Aug 7, 2008

Arms Races

by Cliopatria

[Cross-posted to Cliopatria and Digital History Hacks]

Like many people who blog at Blogger, I was recently notified by e-mail that my blog had been identified by their automated classifiers"as a potential spam blog." In order to prove that this was not the case, I had to log in to one of their servers and request that my blog be reviewed by a human being. The e-mail went on to say"Automatic spam detection is inherently fuzzy, and occasionally a blog like yours is flagged incorrectly. We sincerely apologize for this error." The author of the e-mail knew, of course, that if my blog were sending spam then his or her e-mail would fall on deaf ears (as it were)... you don't have to worry about bots' feelings. The politeness was intended for me, a hapless human caught in the crossfire in the war of intelligent machines.

That same week, a lot of my e-mails were also getting bounced. Since I have my blog address in my .sig file, I'm guessing that may have something to do with it. Alternately, my e-mail address may have been temporarily blocked as the result of a surge in spam being sent from GMail servers. This to-and-fro, attack against counter-attack, Spy vs. Spy kind of thing can be irritating for the collaterally damaged but it is good news for digital historians, as paradoxical as that may seem.

One of the side effects of the war on spam has been a lot of sophisticated research on automated classifiers that use Bayesian or other techniques to categorize natural language documents. Historians can use these algorithms to make their own online archival research much more productive, as I argued in a series of posts this summer.

In fact, a closely related arms race is being fought at another level, one that also has important implications for the digital humanities. The optical character recognition (OCR) software that is used to digitize paper books and documents is also being used by spammers to try and circumvent software intended to block them. This, in turn, is having a positive effect on the development of OCR algorithms, and leading to higher quality digital repositories as a collateral benefit. Here's how.

Computer scientists create the CAPTCHA, a"Completely Automated Public Turing test to tell Computers and Humans Apart." In essence, it shows a wonky image of a short text on the screen, and the (presumably human) user has to read it and type in the characters. If they match, the system assumes a real person is interacting with it.

Google releases the Tesseract OCR engine that they use for Google Books as open source. On the plus side, a whole community of programmers can now improve Tesseract OCR. On the minus side, a whole community of spammers can put it to work cracking CAPTCHAs.

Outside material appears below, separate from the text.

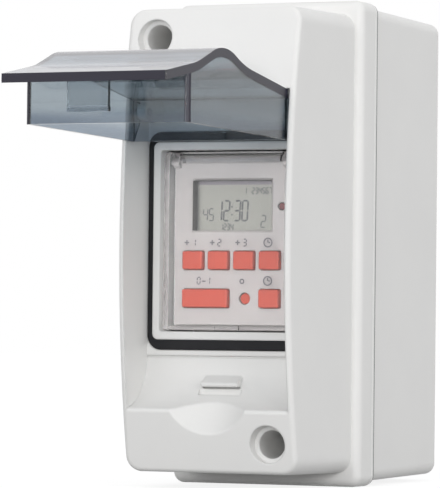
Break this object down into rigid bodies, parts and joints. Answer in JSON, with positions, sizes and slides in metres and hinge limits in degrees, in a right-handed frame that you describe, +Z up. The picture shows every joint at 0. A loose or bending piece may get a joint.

In the meantime, a group of computer scientists comes up with a brilliant idea, the reCAPTCHA. Every day, tens of millions of people are reading wonky images of short character strings and retyping them. Why not use all of these infinitesimal units of labor to do something useful? The reCAPTCHA system uses OCR errors for its CAPTCHAs. When you respond to a reCAPTCHA challenge, you're helping to improve the quality of digitized books.

The guys with white hats are also using OCR to crack CAPTCHAs, with the aim of creating stronger challenges. One side effect is that the OCR gets better at recognizing wonky text, and thus better for creating digital books.